Having had discussions with both Barnet Council and the executors for the Whalebones estate, Mrs Villiers told the Barnet Society she remained steadfastly opposed to the land being listed for residential development.
“Barnet Council have made it clear that a decision to zone the site for housing is highly unlikely, and I welcome that.
“But the executors are keen to explore future possibilities for the site, and although Whalebones woods and fields are in a conservation area that does not give them total protection from the possibility of some new development in the future.”
Mrs Villiers told the Barnet Society she had taken up the concerns of local residents after a question and answer session in January when she made a passionate case for Barnet Council to spare one of High Barnet’s precious green spaces from the rapid spread of urban development in and around the town.
Her outright opposition to building on the Whalebones park is shared by Councillor David Longstaff who said it was the wrong place to build a residential estate.
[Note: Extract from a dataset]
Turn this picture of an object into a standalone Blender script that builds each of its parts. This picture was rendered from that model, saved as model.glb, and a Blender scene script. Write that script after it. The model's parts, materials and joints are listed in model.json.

“It is quite contrary to the values of the Gwyneth Cowing foundation that the land be sold for redevelopment and the land in question has been repeatedly turned down for planning permission in the past.”
Trustees for the Gwyneth Cowing estate, who are being advised by property consultants Bidwells of Cambridge, have asked Barnet Council to consider whether the Whalebones site can be listed for housing and community use in a new local development plan being prepared by the borough.